** start **

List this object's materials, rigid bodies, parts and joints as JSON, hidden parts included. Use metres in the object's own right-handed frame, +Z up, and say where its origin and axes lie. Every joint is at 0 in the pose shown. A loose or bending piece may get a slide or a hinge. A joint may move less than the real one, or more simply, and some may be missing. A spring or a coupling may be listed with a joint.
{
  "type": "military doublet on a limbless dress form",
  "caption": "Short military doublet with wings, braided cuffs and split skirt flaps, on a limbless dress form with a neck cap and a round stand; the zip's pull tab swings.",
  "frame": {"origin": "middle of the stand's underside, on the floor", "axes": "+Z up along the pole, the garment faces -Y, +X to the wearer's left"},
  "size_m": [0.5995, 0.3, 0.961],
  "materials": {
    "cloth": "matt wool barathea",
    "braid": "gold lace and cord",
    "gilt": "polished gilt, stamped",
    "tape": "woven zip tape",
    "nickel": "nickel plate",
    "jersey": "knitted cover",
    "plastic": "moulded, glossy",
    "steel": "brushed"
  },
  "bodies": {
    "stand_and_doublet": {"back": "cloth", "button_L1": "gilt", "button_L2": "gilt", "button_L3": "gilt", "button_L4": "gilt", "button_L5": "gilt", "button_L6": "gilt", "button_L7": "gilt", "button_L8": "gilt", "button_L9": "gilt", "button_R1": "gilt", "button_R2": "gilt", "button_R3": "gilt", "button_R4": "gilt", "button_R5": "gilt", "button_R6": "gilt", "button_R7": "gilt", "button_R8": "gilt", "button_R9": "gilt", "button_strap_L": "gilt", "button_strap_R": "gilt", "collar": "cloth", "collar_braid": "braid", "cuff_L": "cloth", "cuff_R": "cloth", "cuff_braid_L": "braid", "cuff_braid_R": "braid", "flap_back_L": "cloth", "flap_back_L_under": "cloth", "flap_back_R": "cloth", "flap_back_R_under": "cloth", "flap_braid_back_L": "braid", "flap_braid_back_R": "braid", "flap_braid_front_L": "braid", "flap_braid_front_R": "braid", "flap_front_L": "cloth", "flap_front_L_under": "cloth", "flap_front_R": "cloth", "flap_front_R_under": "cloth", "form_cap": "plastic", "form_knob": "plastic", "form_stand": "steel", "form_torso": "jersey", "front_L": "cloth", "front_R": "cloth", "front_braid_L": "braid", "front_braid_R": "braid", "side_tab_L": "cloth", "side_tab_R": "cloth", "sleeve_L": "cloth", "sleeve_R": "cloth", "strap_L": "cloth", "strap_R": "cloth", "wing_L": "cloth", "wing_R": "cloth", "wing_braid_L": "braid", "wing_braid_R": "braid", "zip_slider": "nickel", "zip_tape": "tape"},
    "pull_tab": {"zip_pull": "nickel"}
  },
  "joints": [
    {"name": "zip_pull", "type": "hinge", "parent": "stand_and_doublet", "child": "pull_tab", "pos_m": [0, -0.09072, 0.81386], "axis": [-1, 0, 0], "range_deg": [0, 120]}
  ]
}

** end **
** start **

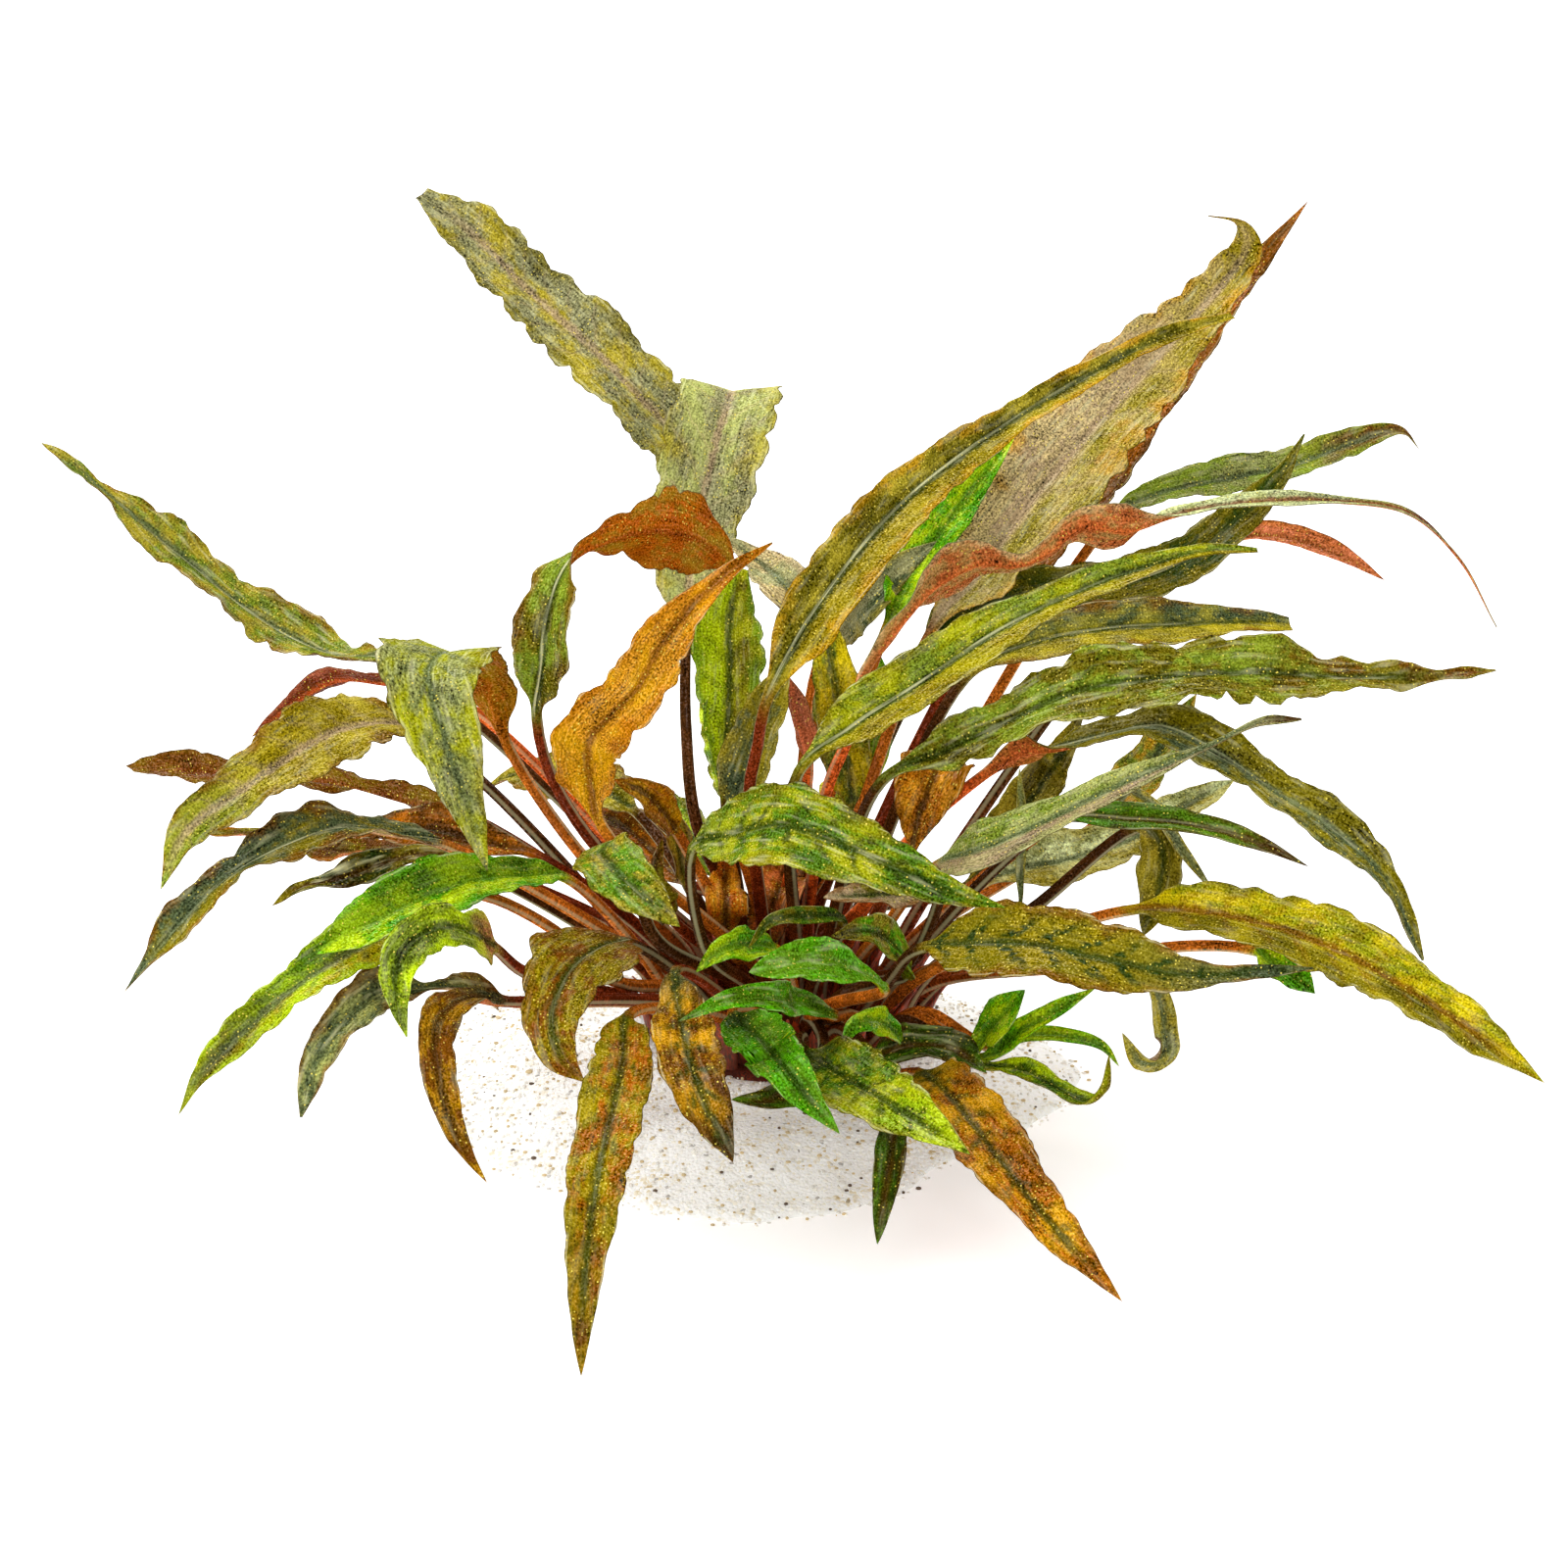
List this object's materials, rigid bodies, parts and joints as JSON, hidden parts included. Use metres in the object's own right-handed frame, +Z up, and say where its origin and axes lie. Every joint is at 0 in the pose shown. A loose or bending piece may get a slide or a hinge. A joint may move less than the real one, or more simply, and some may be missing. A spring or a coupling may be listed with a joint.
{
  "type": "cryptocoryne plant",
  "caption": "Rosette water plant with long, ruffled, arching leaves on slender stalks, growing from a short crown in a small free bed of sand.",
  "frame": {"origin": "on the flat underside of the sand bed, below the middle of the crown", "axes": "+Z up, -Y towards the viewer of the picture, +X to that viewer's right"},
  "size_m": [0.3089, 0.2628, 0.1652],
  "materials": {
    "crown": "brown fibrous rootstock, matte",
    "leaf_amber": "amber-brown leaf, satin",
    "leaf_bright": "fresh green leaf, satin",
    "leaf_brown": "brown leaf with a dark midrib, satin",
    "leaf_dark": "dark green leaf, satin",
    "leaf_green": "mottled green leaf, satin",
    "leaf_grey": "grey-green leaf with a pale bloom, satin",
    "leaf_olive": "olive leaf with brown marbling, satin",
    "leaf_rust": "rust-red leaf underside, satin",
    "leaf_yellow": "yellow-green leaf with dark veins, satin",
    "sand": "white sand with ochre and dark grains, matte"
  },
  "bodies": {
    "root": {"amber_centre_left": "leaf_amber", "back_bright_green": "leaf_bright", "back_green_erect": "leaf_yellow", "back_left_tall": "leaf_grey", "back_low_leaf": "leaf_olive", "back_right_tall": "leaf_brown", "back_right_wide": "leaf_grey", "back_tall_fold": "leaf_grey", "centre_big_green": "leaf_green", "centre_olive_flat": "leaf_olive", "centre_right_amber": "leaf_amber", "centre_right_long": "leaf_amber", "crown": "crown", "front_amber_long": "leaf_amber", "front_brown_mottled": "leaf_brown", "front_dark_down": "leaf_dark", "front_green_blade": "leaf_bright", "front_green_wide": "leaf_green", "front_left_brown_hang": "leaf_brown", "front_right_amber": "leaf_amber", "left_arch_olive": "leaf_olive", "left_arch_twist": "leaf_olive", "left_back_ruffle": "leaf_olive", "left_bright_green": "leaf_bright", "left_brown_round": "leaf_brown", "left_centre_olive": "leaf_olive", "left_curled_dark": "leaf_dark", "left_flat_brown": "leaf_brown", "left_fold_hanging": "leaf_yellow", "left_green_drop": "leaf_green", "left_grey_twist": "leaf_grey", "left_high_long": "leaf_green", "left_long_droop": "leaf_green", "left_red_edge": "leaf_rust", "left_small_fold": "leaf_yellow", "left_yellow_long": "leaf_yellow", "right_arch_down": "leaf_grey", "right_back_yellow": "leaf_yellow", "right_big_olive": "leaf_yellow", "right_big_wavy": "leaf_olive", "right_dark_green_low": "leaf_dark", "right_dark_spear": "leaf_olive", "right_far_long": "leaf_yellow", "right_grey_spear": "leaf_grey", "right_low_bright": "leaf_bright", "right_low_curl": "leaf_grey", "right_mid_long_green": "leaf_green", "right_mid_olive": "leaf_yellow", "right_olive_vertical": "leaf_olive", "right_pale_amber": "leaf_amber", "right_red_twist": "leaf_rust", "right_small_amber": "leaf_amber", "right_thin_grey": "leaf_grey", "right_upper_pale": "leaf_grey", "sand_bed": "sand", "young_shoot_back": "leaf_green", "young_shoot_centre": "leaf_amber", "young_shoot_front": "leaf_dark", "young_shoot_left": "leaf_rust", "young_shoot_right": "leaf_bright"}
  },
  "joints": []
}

** end **

## SET PROBLEM:
Find the lines containing "joints" and list every one of them.

## FULL RESPONSE:
List this object's materials, rigid bodies, parts and joints as JSON, hidden parts included. Use metres in the object's own right-handed frame, +Z up, and say where its origin and axes lie. Every joint is at 0 in the pose shown. A loose or bending piece may get a slide or a hinge. A joint may move less than the real one, or more simply, and some may be missing. A spring or a coupling may be listed with a joint.
  "joints": [
List this object's materials, rigid bodies, parts and joints as JSON, hidden parts included. Use metres in the object's own right-handed frame, +Z up, and say where its origin and axes lie. Every joint is at 0 in the pose shown. A loose or bending piece may get a slide or a hinge. A joint may move less than the real one, or more simply, and some may be missing. A spring or a coupling may be listed with a joint.
  "joints": []